Resultado esperado: Um documento formal chamado ERS (Especificação de Requisitos de Software).
Boas práticas:
- Usar linguagem simples, mas precisa.
- Evitar termos vagos como “rápido”, “fácil” ou “moderno” — substitua por métricas (ex: “carregar em <2s”).
- Validar com o cliente durante a escrita.
3. Validação
Objetivo: Confirmar que os requisitos documentados refletem de fato as necessidades reais.
Como fazer:
- Revisões com o cliente.
- Protótipos de interface (wireframes ou mockups).
- Cenários de uso (“histórias de usuário”).
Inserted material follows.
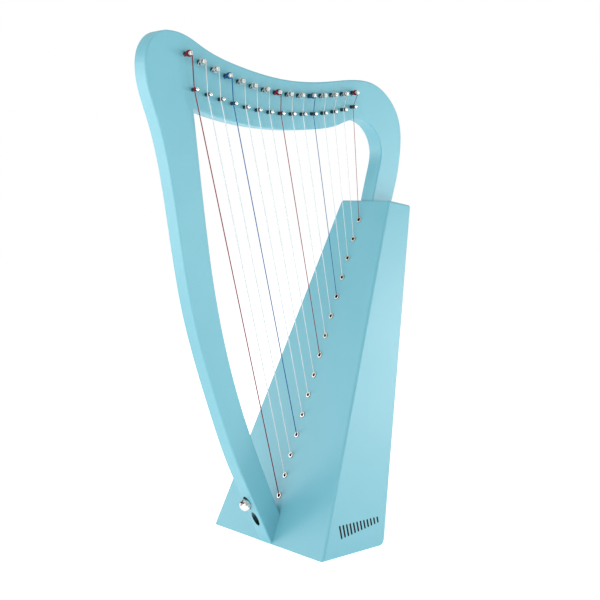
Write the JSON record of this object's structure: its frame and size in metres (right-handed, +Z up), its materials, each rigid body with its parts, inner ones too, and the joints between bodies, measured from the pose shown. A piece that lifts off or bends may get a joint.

4. Gerenciamento de Requisitos
Objetivo: Controlar mudanças nos requisitos durante o projeto.
Por que é necessário? Requisitos mudam — o cliente evolui, o mercado muda, novas leis surgem.
Boas práticas:
- Usar ferramentas de rastreabilidade (ex: Jira, Trello com etiquetas de RF/RNF).
- Manter versão controlada do ERS.
- Criar um comitê de mudanças para avaliar impactos antes de aceitar novos requisitos.
Conclusão
Requisitos bem definidos são a base de qualquer projeto de software bem-sucedido. Eles evitam mal-entendidos, reduzem retrabalho e garantem que o time esteja construindo a solução certa, da maneira certa.
Invista tempo na engenharia de requisitos — o retorno será um produto mais alinhado, mais eficiente e mais valorizado pelos usuários.
Referências (Formato ABNT)
- INSTITUTE OF ELECTRICAL AND ELECTRONICS ENGINEERS. IEEE Std 830-1998: IEEE Recommended Practice for Software Requirements Specifications. New York: IEEE, 1998.
- PRESSMAN, Roger S.; MAXIM, Bruce R. Engenharia de Software: uma abordagem prática. 9. ed. Porto Alegre: AMGH, 2021.
- PROJECT MANAGEMENT INSTITUTE. Um Guia do Conhecimento em Gerenciamento de Projetos (Guia PMBOK®). 7. ed. Newtown Square: Project Management Institute, 2021.
- SOMMERVILLE, Ian. Engenharia de Software. 10. ed. São Paulo: Pearson Education do Brasil, 2019.